───── Available data

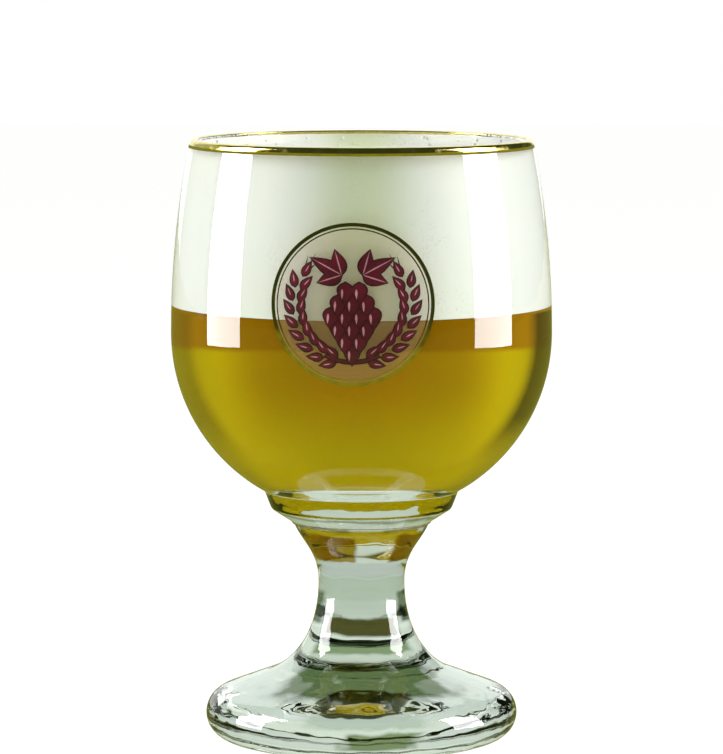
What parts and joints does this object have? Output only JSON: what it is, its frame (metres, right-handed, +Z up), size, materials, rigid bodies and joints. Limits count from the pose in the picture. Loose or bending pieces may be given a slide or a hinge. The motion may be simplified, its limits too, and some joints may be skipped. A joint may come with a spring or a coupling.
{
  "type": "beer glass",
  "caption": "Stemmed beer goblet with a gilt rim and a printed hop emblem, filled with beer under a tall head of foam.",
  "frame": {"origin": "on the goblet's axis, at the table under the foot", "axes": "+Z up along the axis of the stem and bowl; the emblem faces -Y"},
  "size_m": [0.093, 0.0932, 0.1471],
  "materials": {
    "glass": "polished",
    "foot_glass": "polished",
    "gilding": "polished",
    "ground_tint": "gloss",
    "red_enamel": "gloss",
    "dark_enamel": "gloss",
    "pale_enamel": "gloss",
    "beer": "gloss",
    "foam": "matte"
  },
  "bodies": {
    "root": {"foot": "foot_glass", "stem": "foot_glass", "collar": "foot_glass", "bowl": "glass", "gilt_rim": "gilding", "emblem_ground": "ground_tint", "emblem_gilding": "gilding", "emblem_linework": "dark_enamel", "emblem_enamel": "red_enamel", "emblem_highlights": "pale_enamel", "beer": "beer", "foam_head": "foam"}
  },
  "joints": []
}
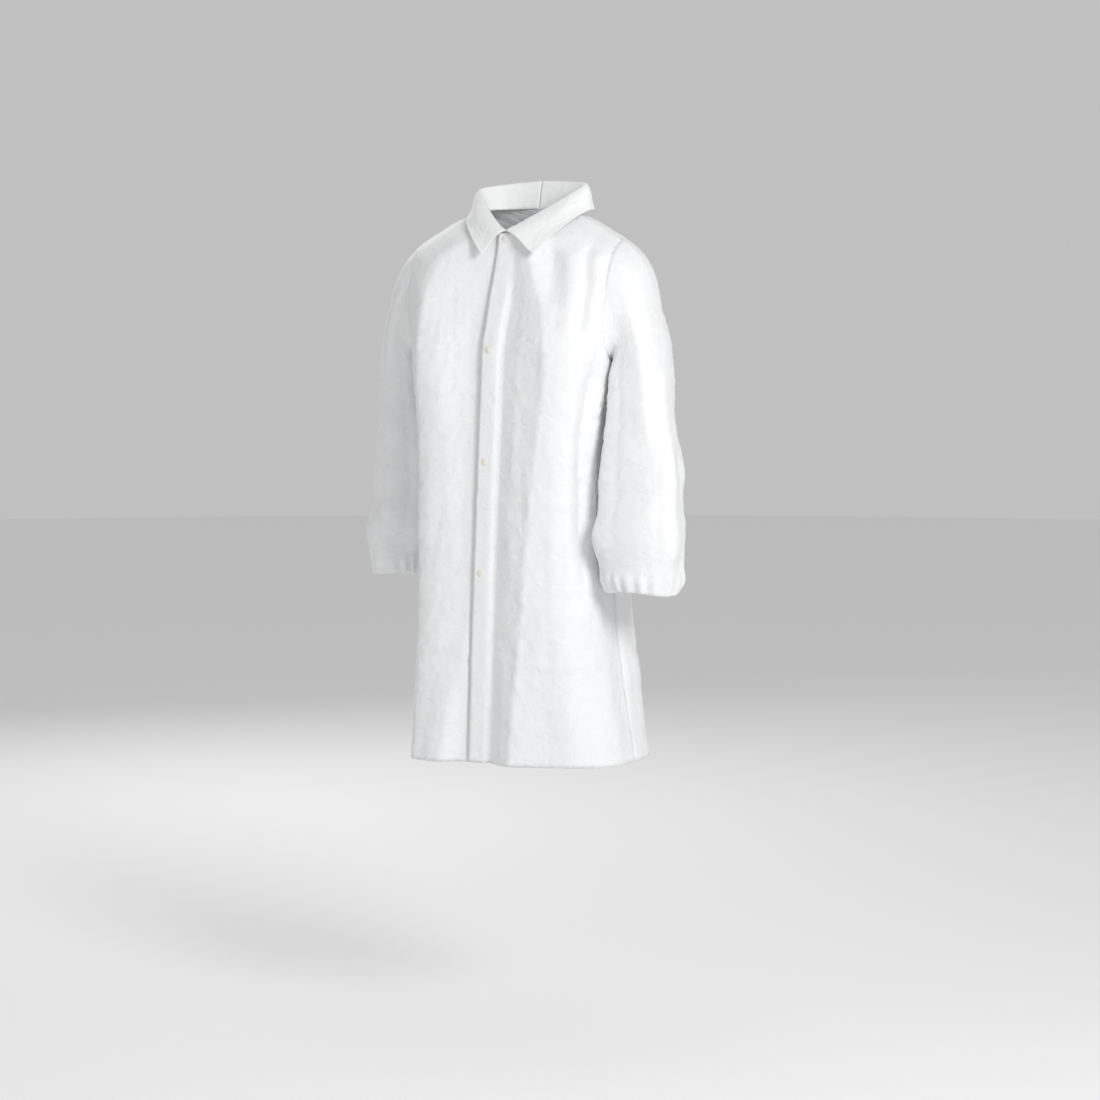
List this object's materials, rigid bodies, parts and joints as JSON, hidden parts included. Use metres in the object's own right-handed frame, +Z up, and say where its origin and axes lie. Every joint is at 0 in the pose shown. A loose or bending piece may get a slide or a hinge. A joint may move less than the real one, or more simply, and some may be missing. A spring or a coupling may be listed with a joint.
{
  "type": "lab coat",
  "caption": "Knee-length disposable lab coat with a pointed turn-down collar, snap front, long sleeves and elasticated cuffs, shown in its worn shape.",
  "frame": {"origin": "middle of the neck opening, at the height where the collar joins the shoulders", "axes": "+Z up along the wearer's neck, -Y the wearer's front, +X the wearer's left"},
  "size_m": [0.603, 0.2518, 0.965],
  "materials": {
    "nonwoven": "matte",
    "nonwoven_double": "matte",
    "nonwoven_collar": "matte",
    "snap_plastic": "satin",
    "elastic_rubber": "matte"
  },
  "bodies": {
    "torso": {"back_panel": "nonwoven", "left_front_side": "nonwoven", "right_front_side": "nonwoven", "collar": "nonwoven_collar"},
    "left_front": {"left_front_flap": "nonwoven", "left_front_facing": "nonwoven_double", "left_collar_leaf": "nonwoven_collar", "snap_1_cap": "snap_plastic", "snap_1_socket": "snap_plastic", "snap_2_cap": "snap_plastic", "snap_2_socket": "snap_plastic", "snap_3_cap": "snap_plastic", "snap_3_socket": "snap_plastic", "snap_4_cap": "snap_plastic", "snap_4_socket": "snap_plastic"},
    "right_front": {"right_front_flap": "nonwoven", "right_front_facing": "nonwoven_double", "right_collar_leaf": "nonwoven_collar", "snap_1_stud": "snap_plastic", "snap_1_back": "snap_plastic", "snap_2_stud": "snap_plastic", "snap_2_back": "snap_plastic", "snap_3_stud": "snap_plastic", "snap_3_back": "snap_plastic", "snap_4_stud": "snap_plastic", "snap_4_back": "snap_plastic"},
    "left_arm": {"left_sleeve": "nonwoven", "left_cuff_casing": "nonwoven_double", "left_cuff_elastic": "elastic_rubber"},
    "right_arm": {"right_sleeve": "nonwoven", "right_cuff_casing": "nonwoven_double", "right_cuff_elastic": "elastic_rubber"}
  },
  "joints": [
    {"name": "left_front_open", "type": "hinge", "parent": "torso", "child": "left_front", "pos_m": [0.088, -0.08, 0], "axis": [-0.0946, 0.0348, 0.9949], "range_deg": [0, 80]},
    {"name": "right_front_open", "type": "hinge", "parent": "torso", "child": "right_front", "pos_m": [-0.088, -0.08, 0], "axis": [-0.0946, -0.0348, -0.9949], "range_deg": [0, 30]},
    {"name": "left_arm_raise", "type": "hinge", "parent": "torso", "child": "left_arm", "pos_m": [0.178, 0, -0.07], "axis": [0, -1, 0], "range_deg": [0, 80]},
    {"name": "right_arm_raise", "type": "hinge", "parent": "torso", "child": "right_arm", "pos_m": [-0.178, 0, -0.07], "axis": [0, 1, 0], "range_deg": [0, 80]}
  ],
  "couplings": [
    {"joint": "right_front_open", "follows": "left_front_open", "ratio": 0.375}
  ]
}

──────────

The task: Print out all the entries precisely as written.

Task solution:
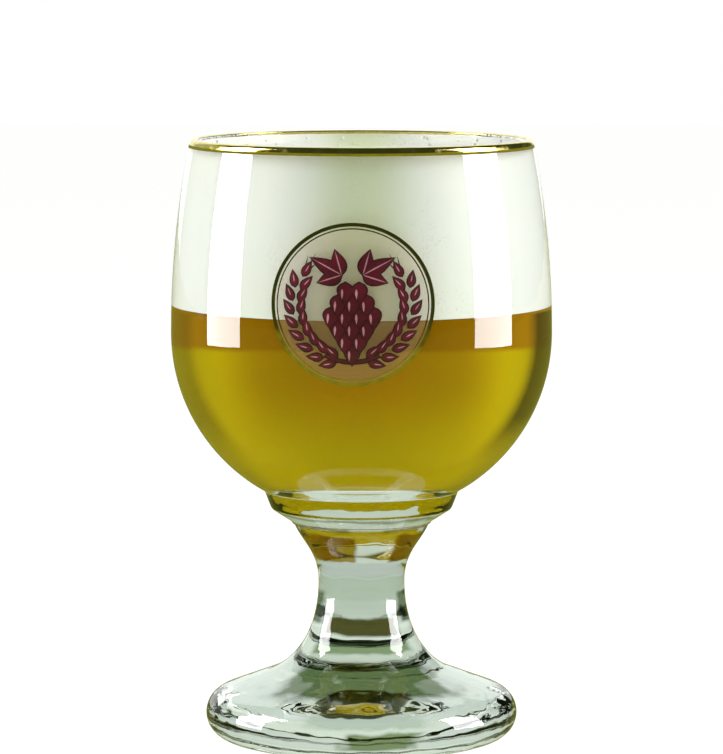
What parts and joints does this object have? Output only JSON: what it is, its frame (metres, right-handed, +Z up), size, materials, rigid bodies and joints. Limits count from the pose in the picture. Loose or bending pieces may be given a slide or a hinge. The motion may be simplified, its limits too, and some joints may be skipped. A joint may come with a spring or a coupling.
{
  "type": "beer glass",
  "caption": "Stemmed beer goblet with a gilt rim and a printed hop emblem, filled with beer under a tall head of foam.",
  "frame": {"origin": "on the goblet's axis, at the table under the foot", "axes": "+Z up along the axis of the stem and bowl; the emblem faces -Y"},
  "size_m": [0.093, 0.0932, 0.1471],
  "materials": {
    "glass": "polished",
    "foot_glass": "polished",
    "gilding": "polished",
    "ground_tint": "gloss",
    "red_enamel": "gloss",
    "dark_enamel": "gloss",
    "pale_enamel": "gloss",
    "beer": "gloss",
    "foam": "matte"
  },
  "bodies": {
    "root": {"foot": "foot_glass", "stem": "foot_glass", "collar": "foot_glass", "bowl": "glass", "gilt_rim": "gilding", "emblem_ground": "ground_tint", "emblem_gilding": "gilding", "emblem_linework": "dark_enamel", "emblem_enamel": "red_enamel", "emblem_highlights": "pale_enamel", "beer": "beer", "foam_head": "foam"}
  },
  "joints": []
}
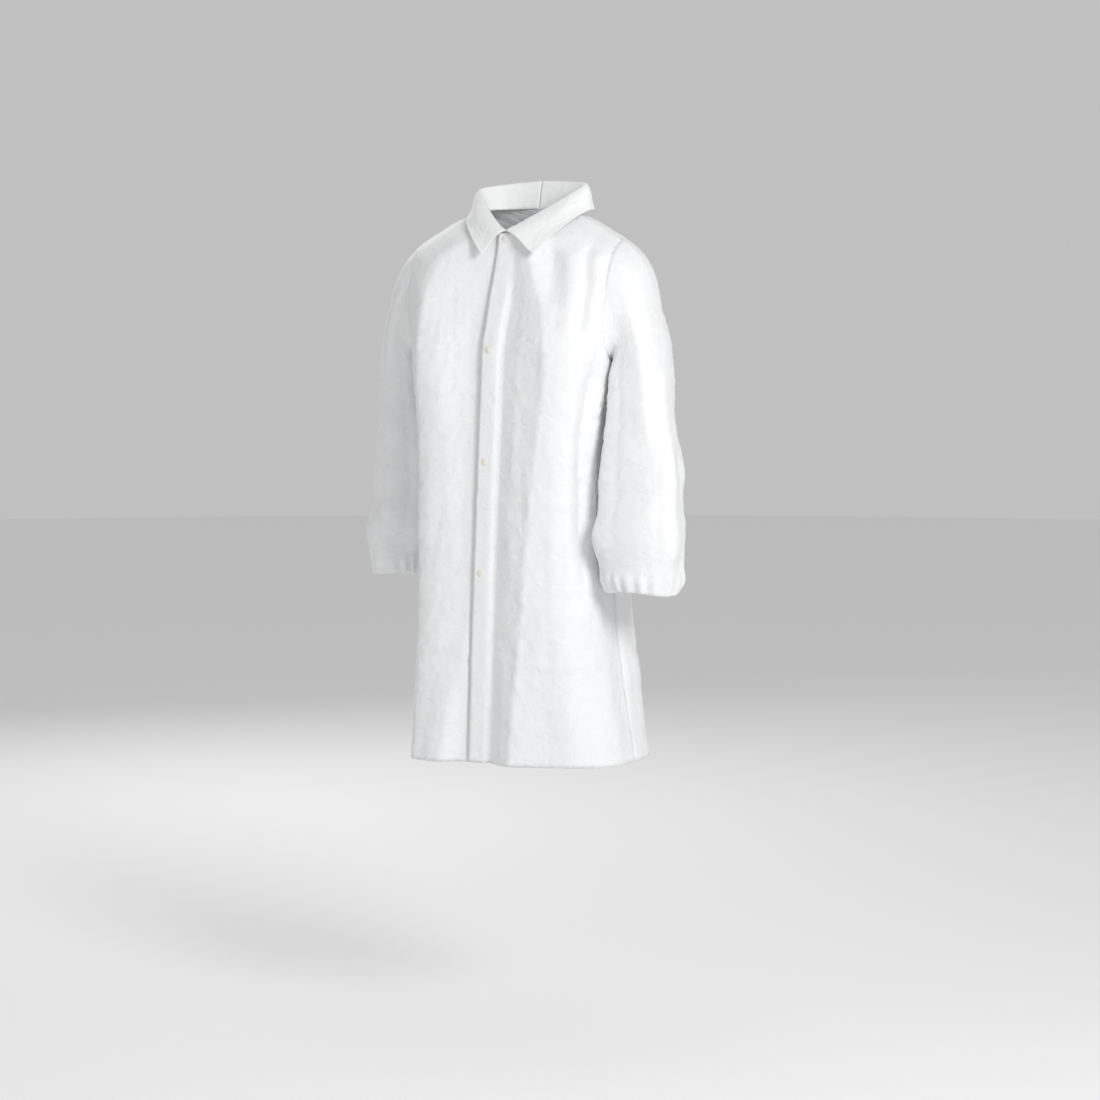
List this object's materials, rigid bodies, parts and joints as JSON, hidden parts included. Use metres in the object's own right-handed frame, +Z up, and say where its origin and axes lie. Every joint is at 0 in the pose shown. A loose or bending piece may get a slide or a hinge. A joint may move less than the real one, or more simply, and some may be missing. A spring or a coupling may be listed with a joint.
{
  "type": "lab coat",
  "caption": "Knee-length disposable lab coat with a pointed turn-down collar, snap front, long sleeves and elasticated cuffs, shown in its worn shape.",
  "frame": {"origin": "middle of the neck opening, at the height where the collar joins the shoulders", "axes": "+Z up along the wearer's neck, -Y the wearer's front, +X the wearer's left"},
  "size_m": [0.603, 0.2518, 0.965],
  "materials": {
    "nonwoven": "matte",
    "nonwoven_double": "matte",
    "nonwoven_collar": "matte",
    "snap_plastic": "satin",
    "elastic_rubber": "matte"
  },
  "bodies": {
    "torso": {"back_panel": "nonwoven", "left_front_side": "nonwoven", "right_front_side": "nonwoven", "collar": "nonwoven_collar"},
    "left_front": {"left_front_flap": "nonwoven", "left_front_facing": "nonwoven_double", "left_collar_leaf": "nonwoven_collar", "snap_1_cap": "snap_plastic", "snap_1_socket": "snap_plastic", "snap_2_cap": "snap_plastic", "snap_2_socket": "snap_plastic", "snap_3_cap": "snap_plastic", "snap_3_socket": "snap_plastic", "snap_4_cap": "snap_plastic", "snap_4_socket": "snap_plastic"},
    "right_front": {"right_front_flap": "nonwoven", "right_front_facing": "nonwoven_double", "right_collar_leaf": "nonwoven_collar", "snap_1_stud": "snap_plastic", "snap_1_back": "snap_plastic", "snap_2_stud": "snap_plastic", "snap_2_back": "snap_plastic", "snap_3_stud": "snap_plastic", "snap_3_back": "snap_plastic", "snap_4_stud": "snap_plastic", "snap_4_back": "snap_plastic"},
    "left_arm": {"left_sleeve": "nonwoven", "left_cuff_casing": "nonwoven_double", "left_cuff_elastic": "elastic_rubber"},
    "right_arm": {"right_sleeve": "nonwoven", "right_cuff_casing": "nonwoven_double", "right_cuff_elastic": "elastic_rubber"}
  },
  "joints": [
    {"name": "left_front_open", "type": "hinge", "parent": "torso", "child": "left_front", "pos_m": [0.088, -0.08, 0], "axis": [-0.0946, 0.0348, 0.9949], "range_deg": [0, 80]},
    {"name": "right_front_open", "type": "hinge", "parent": "torso", "child": "right_front", "pos_m": [-0.088, -0.08, 0], "axis": [-0.0946, -0.0348, -0.9949], "range_deg": [0, 30]},
    {"name": "left_arm_raise", "type": "hinge", "parent": "torso", "child": "left_arm", "pos_m": [0.178, 0, -0.07], "axis": [0, -1, 0], "range_deg": [0, 80]},
    {"name": "right_arm_raise", "type": "hinge", "parent": "torso", "child": "right_arm", "pos_m": [-0.178, 0, -0.07], "axis": [0, 1, 0], "range_deg": [0, 80]}
  ],
  "couplings": [
    {"joint": "right_front_open", "follows": "left_front_open", "ratio": 0.375}
  ]
}